Cavusoglu forderte eine Entschuldigung. Er twitterte aber auch: „Eine Entschuldigung der Niederlande ist nicht genug.“ Der niederländische Ministerpräsident Mark Rutte schloss indes eine Entschuldigung aus: „Es steht außer Frage, dass es eine Entschuldigung gibt. Sie sollten sich dafür entschuldigen, was Sie gestern getan haben.“ Die Niederlande seien im Zweiten Weltkrieg von den Nazis bombardiert worden, sagte Rutte, Erdogans Wortwahl sei daher „inakzeptabel“.

An die Niederländer appellierte er, angesichts der aufgeheizten Stimmung „einen kühlen Kopf zu bewahren“. „Wir haben eine hervorragende Gesellschaft, in der ein Großteil der Niederländer mit türkischen Wurzeln integriert ist.“ Im Interesse der „Beziehungen innerhalb der EU, mit der Türkei“, sei es nun wichtig, „die Lage zu beruhigen“. Falls die Türkei aber weiterhin „in aufrührerischer Weise über die Niederlande spricht, müssen wir weitere Schritte in Erwägung ziehen“, warnte er.
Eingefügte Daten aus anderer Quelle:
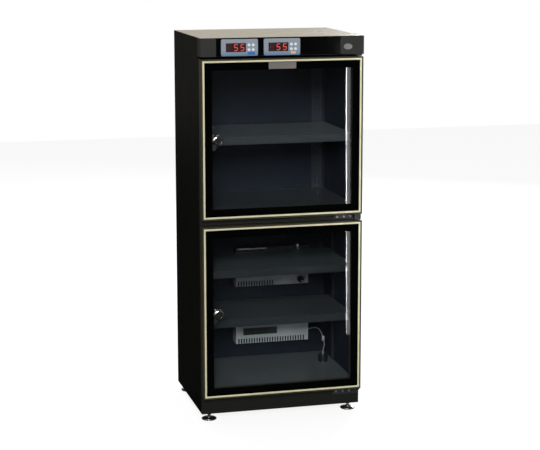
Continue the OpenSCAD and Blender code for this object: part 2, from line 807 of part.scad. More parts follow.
// Turning plug with its key slot and long spindle
module lock_plug(lock_z) color("#3a3c3f") translate([lock_x, 0, foot_h + lock_z]) {
    y0 = door_y - lock_out + plug_face;
    difference() {
        rod_y([0, y0, 0], plug_r, plug_depth);
        translate([-key_w / 2, y0 - cut, -key_l / 2]) cube([key_w, key_w + cut, key_l]);
    }
    rod_y([0, y0 + plug_depth, 0], spindle_r, cam_y + cam_t + cam_nut_t - y0 - plug_depth);
}

// Cam that hangs down when the lock is open, with its nut
module lock_cam(lock_z) color("#9fa2a6") translate([lock_x, 0, foot_h + lock_z]) difference() {
    w = cam_w / 2;
    union() {
        translate([0, cam_y + cam_t, 0]) rotate([90, 0, 0]) linear_extrude(cam_t)
            polygon([[-w, w / 2], [-w / 2, w], [w / 2, w], [w, w / 2], [w, -cam_l / 2],
                [w * 0.6, -cam_l], [-w * 0.6, -cam_l], [-w, -cam_l / 2]]);
        translate([0, cam_y + cam_t, 0]) rotate([-90, 0, 0])
            cylinder(r = spindle_r * 1.8, h = cam_nut_t, $fn = 6);
    }
    rod_y([0, cam_y - cut, 0], spindle_r, cam_t + cam_nut_t + 2 * cut);
}

module upper_door_frame() door_frame(upper_door_z, upper_door_h);
module upper_door_trim() door_trim(upper_door_z, upper_door_h);
module upper_door_surround() door_surround(upper_door_z, upper_door_h, upper_lock_z);
module upper_door_glass() door_glass(upper_door_z, upper_door_h, upper_lock_z);
module upper_door_gasket() door_gasket(upper_door_z, upper_door_h);
module upper_door_bushes() door_bushes(upper_door_z, upper_door_h);
module lower_door_frame() door_frame(lower_door_z, lower_door_h);
module lower_door_trim() door_trim(lower_door_z, lower_door_h);
module lower_door_surround() door_surround(lower_door_z, lower_door_h, lower_lock_z);
module lower_door_glass() door_glass(lower_door_z, lower_door_h, lower_lock_z);
module lower_door_gasket() door_gasket(lower_door_z, lower_door_h);
module lower_door_bushes() door_bushes(lower_door_z, lower_door_h);

side_panel_left();
side_panel_right();
wall_liners();
back_panel();
top_cover();
header_fascia();
display_panel();
ceiling_panels();
upper_deck();
lower_floor();
bottom_pan();
centre_rail();
base_front();
controllers();
display_windows();
button(0);  // button_1
button(1);  // button_2
button(2);  // button_3
button(3);  // button_4
button(4);  // button_5
button(5);  // button_6
button(6);  // button_7
button(7);  // button_8
shelf_rails();
shelf_clips();
shelf_upper();
shelf_middle();
shelf_lower();
humidity_unit_upper();
humidity_unit_lower();
unit_dial();
sensor_wire();
floor_sensor();
hinge_brackets();
hinge_pins();
hinge_screws();
strike_plates();
power_inlet();
foot_front_left();
foot_front_right();
foot_back_left();
foot_back_right();
upper_door_frame();
upper_door_trim();
upper_door_surround();
upper_door_glass();
upper_door_gasket();
upper_door_bushes();
lock_body(upper_lock_z);  // upper_lock_body
lock_plug(upper_lock_z);  // upper_lock_plug
lock_cam(upper_lock_z);  // upper_lock_cam
lower_door_frame();
lower_door_trim();
lower_door_surround();
lower_door_glass();
lower_door_gasket();
lower_door_bushes();
lock_body(lower_lock_z);  // lower_lock_body
lock_plug(lower_lock_z);  // lower_lock_plug
lock_cam(lower_lock_z);  // lower_lock_cam
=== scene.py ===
import math

import bpy
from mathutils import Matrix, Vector


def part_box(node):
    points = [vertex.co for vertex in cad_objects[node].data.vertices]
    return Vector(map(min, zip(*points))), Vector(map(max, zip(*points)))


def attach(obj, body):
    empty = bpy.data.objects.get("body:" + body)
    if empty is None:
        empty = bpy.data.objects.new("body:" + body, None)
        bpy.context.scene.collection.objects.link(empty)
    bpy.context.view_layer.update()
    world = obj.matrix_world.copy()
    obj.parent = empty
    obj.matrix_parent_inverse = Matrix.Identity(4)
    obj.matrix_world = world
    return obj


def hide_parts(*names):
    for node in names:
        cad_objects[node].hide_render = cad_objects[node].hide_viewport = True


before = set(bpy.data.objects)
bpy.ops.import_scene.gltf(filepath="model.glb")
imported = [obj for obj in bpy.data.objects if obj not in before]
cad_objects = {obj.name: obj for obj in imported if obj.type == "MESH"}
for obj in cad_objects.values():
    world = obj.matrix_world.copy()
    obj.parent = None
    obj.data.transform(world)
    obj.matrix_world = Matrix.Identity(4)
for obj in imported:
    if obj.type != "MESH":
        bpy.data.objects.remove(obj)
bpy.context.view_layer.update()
bpy.ops.object.select_all(action="DESELECT")

# Camera
# The photograph was taken from the cabinet's left and a little above its lid, about five
# metres away, with a lens that keeps the uprights nearly parallel.
tilt_down, roll, heading = 0.17503, 0.0012, -0.25383
bpy.ops.object.camera_add(location=(-1.3032, -5.0671, 1.6157))
camera = bpy.context.object
camera.rotation_euler = (math.pi / 2 - tilt_down, roll, heading)
camera.data.lens = 103.8
camera.data.shift_y = -0.037
bpy.context.scene.camera = camera

# Sensor wire and its coupling
# A thin light-grey lead leaves the gland of the lower humidity unit, bends down in the back
# corner and ends in the sensor on the floor, with a small white coupling crimped on its bend.
# Its route is given in shares of the way from the gland to the sensor.
wire_from = Vector((0.194, 0.179, 0.198))
wire_to = Vector((0.222, 0.072, 0.130))
wire_shares = [
    (0, 0, 0), (0.4, 0, -0.02), (0.8, 0, -0.04), (1.15, 0.01, -0.04), (1.45, 0.03, 0.01),
    (1.65, 0.06, 0.1), (1.8, 0.09, 0.23), (1.9, 0.13, 0.37), (1.93, 0.19, 0.5),
    (1.93, 0.28, 0.61), (1.86, 0.39, 0.69), (1.72, 0.52, 0.74), (1.52, 0.65, 0.76),
    (1.32, 0.78, 0.78), (1.13, 0.9, 0.82), (1.03, 0.97, 0.88), (1, 1, 0.94), (1, 1, 1)]
wire_points = [
    wire_from + Vector([s * d for s, d in zip(share, wire_to - wire_from)])
    for share in wire_shares]
wire_radius = 0.002
coupling_half = Vector((0.0045, 0.0035, 0.009))
coupling_knot = 8


def apply_place(piece):
    """Leaves the object at the origin, with its place in its mesh."""
    bpy.ops.object.select_all(action="DESELECT")
    piece.select_set(True)
    bpy.context.view_layer.objects.active = piece
    bpy.ops.object.transform_apply(location=True, rotation=True, scale=True)
    return piece


def round_edges(piece, width, segments=2):
    """Rounds every sharp edge of a piece by a small radius."""
    bpy.context.view_layer.objects.active = piece
    rounding = piece.modifiers.new("edge_round", "BEVEL")
    rounding.width = width
    rounding.segments = segments
    rounding.limit_method = "ANGLE"
    bpy.ops.object.modifier_apply(modifier=rounding.name)
    bpy.ops.object.select_all(action="DESELECT")
    piece.select_set(True)
    bpy.ops.object.shade_smooth_by_angle(angle=math.radians(35))
    return piece


def add_block(name, low, high, edge):
    """A moulded block between two corners, with rounded edges."""
    low, high = Vector(low), Vector(high)
    bpy.ops.mesh.primitive_cube_add(size=1, location=(low + high) / 2)
    block = bpy.context.object
    block.name = name
    block.scale = high - low
    return round_edges(apply_place(block), edge)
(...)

Keine Zwischenfälle in Schweden

In Schweden gingen unterdessen Wahlkampfveranstaltungen türkischer Politiker ohne größere Zwischenfälle über die Bühne. Der AKP-Politiker Mehmet Mehdi Eker besuchte am Sonntag mehrere Veranstaltungen in Stockholm. Ein Sprecher des Außenministeriums sagte dem SVT: „Wir haben Meinungsfreiheit in Schweden, und alle haben das Recht, Reden zu halten und einander zu treffen.“ Der Aufenthalt Ekers in Schweden sei kein offizieller Besuch.

De Maiziere gegen türkische Wahlkampfauftritte

Der deutsche Innenminister Thomas de Maiziere sprach sich unterdessen klar gegen Auftritte türkischer Wahlkämpfer in Deutschland aus. „Ich will das nicht. Ein türkischer Wahlkampf in Deutschland hat hier nichts verloren“, sagte de Maiziere am Sonntag im ARD-„Bericht aus Berlin“. Es müsse jedoch klug abgewogen werden, „ob man jetzt Einreiseverbote verhängt“.

Der deutsche Finanzminister Wolfgang Schäuble sah indes keinen Spielraum für eine wirtschaftliche Unterstützung der Türkei, solange der Korrespondent der deutschen Zeitung „Die Welt“, Deniz Yücel, in dem Land in Haft ist. „Unter diesen Umständen ist es natürlich außergewöhnlich schwierig, daran weiterzuarbeiten“, sagte Schäuble am Sonntag. Er forderte die türkische Regierung auf, sich in ihren Äußerungen zu mäßigen.